El lugar seguía el mismo esquema que el Pulcará de Tilcara, solo que allí no había llegado el dinero europeo: restos de construcciones que se elevaban por un cerro que dominaba un valle fértil y extenso. En este lugar, un miembro de la expedición tropezó con un trozo de cerámica y le llamó la atención. Al ir a cogerla descubrió que estaba parcialmente enterrada. Al ir quitando parte de la arena y tierra que la cubría, lo que era un fragmento cerámico pasó a ser una vasija funeraria con el esqueleto de un niño en su interior. Ya estimulados por el hallazgo, vimos que el suelo estaba repleto de puntas de flechas de obsidiana y pedernal, de raederas, de huesos afilados y topamos con un hacha de piedra de basalto en perfecto estado de conservación.
Ni que decir tiene que volvimos a enterrar la vasija y a dejar en su cercanía las piezas encontradas.
Ya de vuelta íbamos reflexionando sobre el lamentable estado del patrimonio cuando vimos lo que se anunciaba como museo de los Tastiles. Paramos y la puerta estaba entornada sin que nadie nos atendiera. Entramos y casi en penumbra vimos una serie de objetos más que expuestos abandonados, mientras unas niñas correteaban entrando al "museo?" desde una habitación aledaña que parecía ser su vivienda. Una caja de madera fina con una hendidura en el frontal, reclamaba una dádiva para poder mantener el museo. Tras depositar una cantidad, la expedición abandonó el lugar con el convencimiento de que el dinero dejado iba a servir para la comida.
Tras abandonar la Quebrada de Humahuaca, la expedición se dirigió hacia el Sur, tomando la ruta de los valles calchaquíes. Es una zona rica en viñedos y en bodegas, por lo que nos tomamos muy en serio su exploración. Así tropezamos con las ruínas de Quilmes. Están parcialmente reconstruídas aunque queda una amplísima zona que no ha sido ni excavada.
Al contrario que en la anterior, alguien está a la entrada del recinto para cobrar y un guía nos da unas nociones sobre el lugar y sus antiguos moradores: los indios Quilmes.

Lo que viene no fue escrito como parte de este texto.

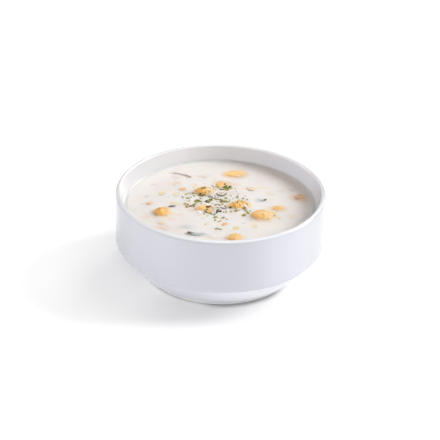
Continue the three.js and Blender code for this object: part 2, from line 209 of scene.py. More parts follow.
class Finish:
    """A material under construction. node() adds a node and gives one of its outputs as a Wire."""

    def __init__(self, name):
        self.material = bpy.data.materials.new(name)
        self.material.use_nodes = True
        self.tree = self.material.node_tree
        self.tree.nodes.clear()

    def node(self, kind, settings=None, inputs=None, output=0):
        """Adds a node, with its settings first and then the values or links of its sockets."""
        made = self.tree.nodes.new(kind)
        for key_name, value in (settings or {}).items():
            setattr(made, key_name, value)
        for slot_name, value in (inputs or {}).items():
            socket = made.inputs[slot_name]
            if isinstance(value, Wire):
                self.tree.links.new(value.socket, socket)
            else:
                socket.default_value = value
        return Wire(self, made.outputs[output]) if made.outputs else None

    def place(self):
        """The point of the surface in the piece's own metres."""
        return self.node("ShaderNodeTexCoord", output="Object")

    def along(self, axis):
        """One coordinate of the surface in millimetres: 0 for x, 1 for y, 2 for z."""
        return self.node("ShaderNodeSeparateXYZ", inputs={0: self.place()}, output=axis) / MM

    def from_axis(self):
        """How far the surface is from the upright axis of the bowl, in millimetres."""
        x, y = self.along(0), self.along(1)
        square = x * x + y * y
        return square.math("SQRT", square)

    def facing(self, side):
        """1 on the side of the axis that lies at an angle from +X, 0 across it and -1 opposite."""
        across = self.along(0) * math.cos(side) + self.along(1) * math.sin(side)
        return across / self.from_axis()

    def grain(self, size, detail=2.0, roughness=0.5):
        """A soft random pattern from 0 to 1, whose features are about size millimetres across."""
        values = {"Vector": self.place(), "Scale": 1 / (size * MM), "Detail": detail}
        return self.node("ShaderNodeTexNoise", inputs={**values, "Roughness": roughness})

    def painted(self, name, output="Fac"):
        """A value or colour that was painted on the mesh."""
        return self.node("ShaderNodeAttribute", {"attribute_name": name}, output=output)

    def mixed(self, factor, first, second):
        """A colour that goes from the first to the second as factor goes from 0 to 1."""
        settings = {"data_type": "RGBA", "clamp_factor": True}
        return self.node("ShaderNodeMix", settings, {0: factor, 6: first, 7: second}, output=2)

    def leaning(self, share):
        """The surface's normal, drawn towards straight up by a share from 0 to 1."""
        normal = self.node("ShaderNodeNewGeometry", output=1)
        values = {0: share, 4: normal, 5: (0, 0, 1)}
        drawn = self.node("ShaderNodeMix", {"data_type": "VECTOR"}, values, output=1)
        return self.node("ShaderNodeVectorMath", {"operation": "NORMALIZE"}, {0: drawn})

    def bump(self, height, depth, lean=0.0):
        """A normal that leans, and tilts as if height, from 0 to 1, stood up by depth millimetres."""
        values = {"Height": height, "Distance": depth * MM, "Normal": self.leaning(lean)}
        return self.node("ShaderNodeBump", inputs=values)

    def done(self, **inputs):
        """Ends in one Principled shader. An underscore in a name stands for a space."""
        values = {name.replace("_", " "): value for name, value in inputs.items()}
        shader = self.node("ShaderNodeBsdfPrincipled", inputs=values)
        self.node("ShaderNodeOutputMaterial", inputs={"Surface": shader})
        return self.material


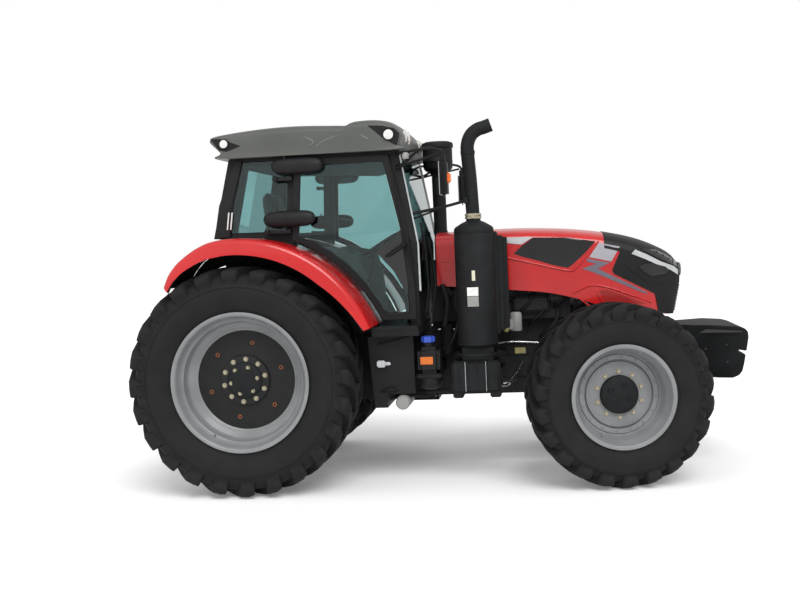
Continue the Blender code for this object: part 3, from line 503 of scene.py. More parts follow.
# %% [markdown]
# ## Wheels
# Every wheel is made at the origin with its outer face towards -Y, as a right-hand
# wheel, and is then moved on to its joint. The left ones are mirrored, which also turns
# the tread's arrow the right way.

# %% Where each wheel goes
JOINTS = {joint["child"]: joint for joint in frame["record"]["behaviour"]["joints"]}


def on_axle(body):
    """The matrix that puts a wheel made at the origin on its joint."""
    joint = JOINTS[body]
    sideways = Vector(joint["axis"]).normalized()
    forward = sideways.cross(Vector((0, 0, 1))).normalized()
    turn = Matrix((forward, sideways, forward.cross(sideways))).transposed().to_4x4()
    return Matrix.Translation(joint["pos_m"]) @ turn


def wheel_piece(name, end, meshes, finish_of, replaced=None):
    """The same piece on the left and right wheels of one axle."""
    for side, sign in SIDES.items():
        body = f"wheel_{end}_{side}"
        mesh = joined(as_list(meshes))
        if sign == LEFT:
            mesh = mirrored(mesh)
        made = piece(f"{name}_{end}_{side}", mesh, finish_of, body,
                     place=on_axle(body))
        if replaced:
            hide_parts(f"{replaced}_{end}_{side}")


# %% [markdown]
# A drive tyre has a carcass and tall slanting lugs. From the side only the lugs' blunt
# ends show, wider at the tread than below, so a lug is lofted through eight sections
# that run from the middle of the tread, over the shoulder and down the side wall. The
# middle of the tread leads when the tractor drives forwards, which throws mud outwards.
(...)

Estas buenas gentes decidieron no hacer ni puto caso de lo que les decían los españoles y sus curas. Prefirieron seguir manteniendo su poligamia, sus dioses y andar en cueros antes que usar ropajes, que dificultan el andar y favorecen a la sarna y otras afecciones cutáneas, y aceptar las cruces el pecado y la culpa.

No contentos con esto, los Quilmes consiguieron aglutinar a las tribus vecinas y mantuvieron en jaque a las tropas españolas durante más de 130 años. Después de muchas batallas perdidas, los españoles cortaron y envenenaron los ríos que surtían de agua a estas tribus que, al divisar españoles en la lejanía, se subían a los cerros donde tenía reservas de comida y se hacían invisibles. Algún milico listillo, después de envenenar los ríos decició sitiar los cerros y así cayeron los Quilmes. No contento con esto, como venganza y humillación, se les obligó a ir andando hasta la ciudad de Buenos Aires, que dista más de 1.500 kilómetros.
Cuentan las crónicas que partieron unos 5.000 y llegaron 400. Probablemente este castigo sirvió de modelo conceptual para que siglo y medio después los argentinos comenzaran el exterminio de las tribus del Sur: onas, patagones, mapuches, etc.